Les 2 800 (?!) kaplas mutants couleur malabar de Bloom Games, imaginés par Alisa Andrasek et José Sanchez, ont en effet envahi la pelouse jouxtant le cadran. Sous ce chouette soleil automnal, difficile de résister à l’envie d’en tester les infinies possibilités. Nos loulous se bagarrent un peu avec un système d’attache demandant un peu de poigne mais le plaisir de la création, prend vite le dessus. Nos loulous ayant décidé de faire leurs gars à fond, un pistolet laser atomique teste rapidement la résistance d’une épée et d’un bouclier de ninja magique. Nous écourtons cependant assez vite la bataille pour profiter des animations avant l’arrivée de la foule.

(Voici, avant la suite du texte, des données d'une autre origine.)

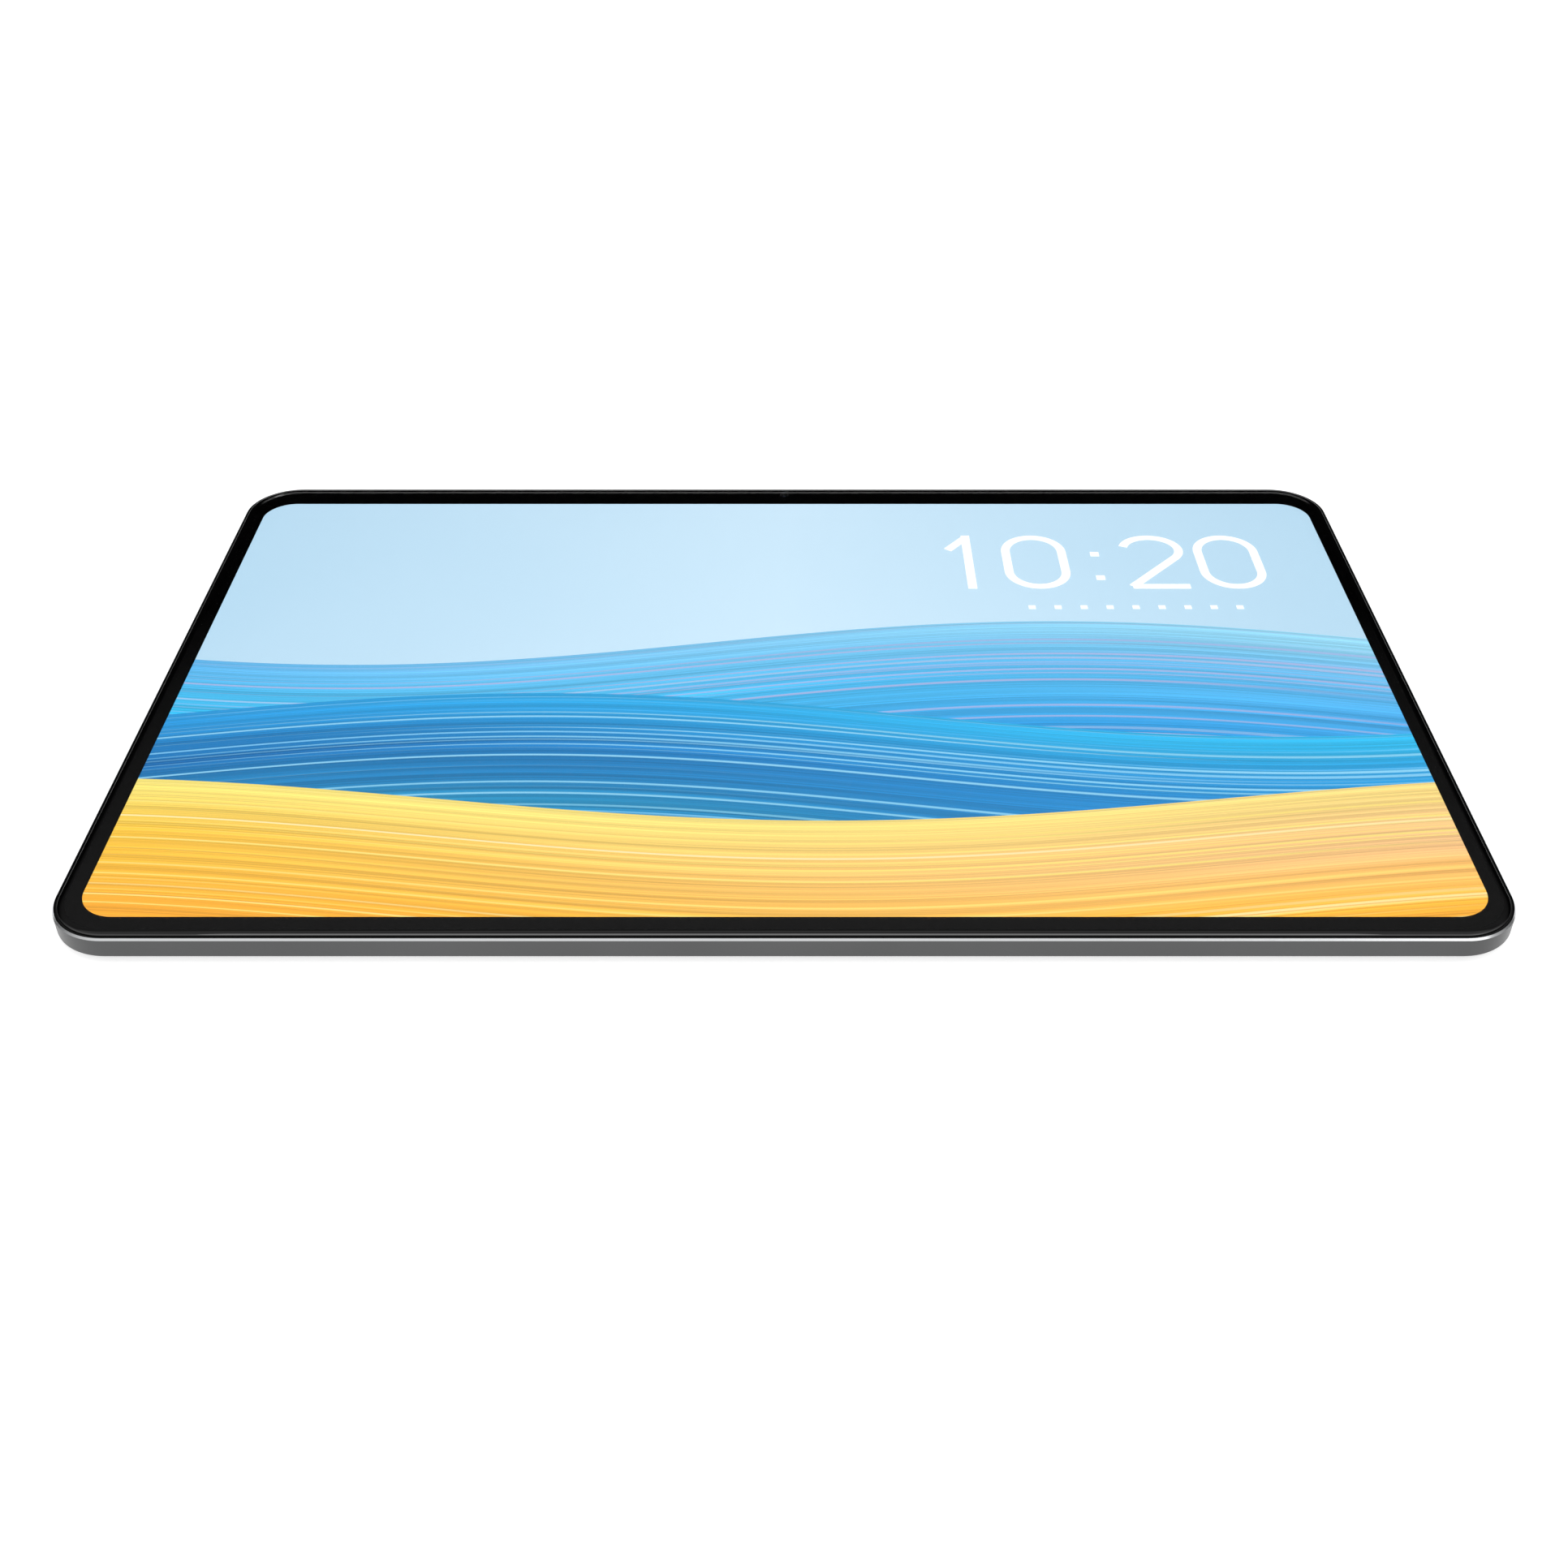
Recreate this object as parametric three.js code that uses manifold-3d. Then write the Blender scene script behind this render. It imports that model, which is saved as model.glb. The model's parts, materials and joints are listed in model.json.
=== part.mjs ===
// Tablet computer of the 12 inch class, lying on its back with the screen up.
// Millimetres. +X runs along the long side, +Y towards the edge with the front camera, +Z out of
// the screen. The origin is the centre of the flat back.

import * as THREE from 'three';
import { mergeVertices } from 'three/addons/utils/BufferGeometryUtils.js';
import Module from 'manifold-3d';

// ---------------------------------------------------------------- driving dimensions

const BODY = { width: 271, depth: 171, height: 6.4, cornerRadius: 12 };
const HALF_X = BODY.width / 2;
const HALF_Y = BODY.depth / 2;
const CORNER_STEPS = 10;
const ROUND_STEPS = 20;

const RIM_Z = 6.0;
const RIM_CHAMFER = 0.35;
const WALL_FOOT_Z = 2.15;
const WALL_FOOT_RADIUS = 0.5;
const WALL_FOOT_ANGLE = Math.PI / 3;
const BACK_INSET = 6.6;
const LIP_INSET = 0.45;
const LEDGE_Z = 4.7;
const WALL_THICKNESS = 1.2;
const WALL_INNER_FOOT_Z = 2.5;
const FLOOR_Z = 0.7;
const FLOOR_INSET = 8.3;
const FLOOR_CURVE_INSET = 4.2;

const DISPLAY = { width: 261.4, height: 156.8, centreY: -1.3 };
const SIDE_FEATURE_Z = 3.65;
const GAP = 0.05;

// ---------------------------------------------------------------- solids by code

const wasm = await Module();
wasm.setup();

function toManifold(geometry) {
  const bare = geometry.index ? geometry.toNonIndexed() : geometry.clone();
  bare.deleteAttribute('normal');
  bare.deleteAttribute('uv');
  const merged = mergeVertices(bare, 1e-4);
  return new wasm.Manifold(new wasm.Mesh({
    numProp: 3,
    vertProperties: merged.attributes.position.array,
    triVerts: new Uint32Array(merged.index.array),
  }));
}

function toGeometry(manifold) {
  const mesh = manifold.getMesh();
  const geometry = new THREE.BufferGeometry();
  geometry.setAttribute('position', new THREE.BufferAttribute(mesh.vertProperties, 3));
  geometry.setIndex(new THREE.BufferAttribute(mesh.triVerts, 1));
  geometry.computeVertexNormals();
  return geometry;
}

function cut(geometry, tools) {
  const start = toManifold(geometry);
  return toGeometry(tools.reduce((left, tool) => left.subtract(toManifold(tool)), start));
}

function join(geometries) {
  const [first, ...others] = geometries.map(toManifold);
  return toGeometry(others.reduce((sum, next) => sum.add(next), first));
}

// ---------------------------------------------------------------- outlines and prisms

// The points of a rectangle with round corners, anticlockwise.
function roundedPoints(halfX, halfY, radius, steps, cx = 0, cy = 0) {
  const corners = [[1, 1], [-1, 1], [-1, -1], [1, -1]];
  const points = corners.flatMap(([sx, sy], quarter) => (
    Array.from({ length: steps + 1 }, (_, i) => {
      const angle = (quarter + i / steps) * (Math.PI / 2);
      return new THREE.Vector2(
        cx + sx * (halfX - radius) + radius * Math.cos(angle),
        cy + sy * (halfY - radius) + radius * Math.sin(angle),
      );
    })
  ));
  return points.filter((p, i) => p.distanceTo(points[(i + 1) % points.length]) > 1e-6);
}

// The body's own outline, moved inwards by inset.
function bodyPoints(inset) {
  return roundedPoints(HALF_X - inset, HALF_Y - inset, BODY.cornerRadius - inset, CORNER_STEPS);
}

function roundedShape(width, height, radius, cx = 0, cy = 0, steps = 6) {
  return new THREE.Shape(roundedPoints(width / 2, height / 2, radius, steps, cx, cy));
}

function slotShape(length, height, cx = 0, cy = 0) {
  return roundedShape(length, height, height / 2, cx, cy, 6);
}

function circleShape(radius, cx = 0, cy = 0, steps = ROUND_STEPS) {
  return new THREE.Shape(roundedPoints(radius, radius, radius, steps / 4, cx, cy));
}

function polygonShape(pairs) {
  return new THREE.Shape(pairs.map(([x, y]) => new THREE.Vector2(x, y)));
}

function rectShape([x0, x1], [y0, y1]) {
  return polygonShape([[x0, y0], [x1, y0], [x1, y1], [x0, y1]]);
}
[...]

Il est temps pour nous de partir à la découverte du Cadran. Nous explorons cette drôle de maison de quartier construite toute en hauteur. Même avec une foule pour l’instant encore disparate, la circulation dans les escaliers s’avère assez délicate dès que plus de deux personnes les empruntent. L’aspect plus sympathique du lieu c’est qu’il dispose de nombreux petits coins, dans un desquels nous retrouvons Hit the beat, la très élégante boîte à rythme boisée du designer graphique italien Lorenzo Bravi. Sur sept socles reliés à une minimaliste boîte de commandes, reposent sept cubes ouverts sur le haut. A l’intérieur est disposé un réjouissant bric-à-brac de graines, capsules, perles, boutons, nouilles ou glands… qui va recevoir sur un rythme défini par une simplissime série de potentiomètres (boutons pouvant glisser à différentes hauteurs) des impulsions qui les font vibrer et produire des sons à intervalles réguliers. Le tout produit une musique délicate (le volume sonore produit par l’engin est des plus doux) et au groove délicieusement singulier. Une file d’enfants enthousiastes vient tester ses talents de beatmaker. Les plus fonceurs s’essayent au breakcore feutré alors que les plus délicats tentent une électronisa épurée et organique. La grande variété des productions et l’ambiance intime qui se dégage de ces sonorités subtiles rendant l’expérience très agréable.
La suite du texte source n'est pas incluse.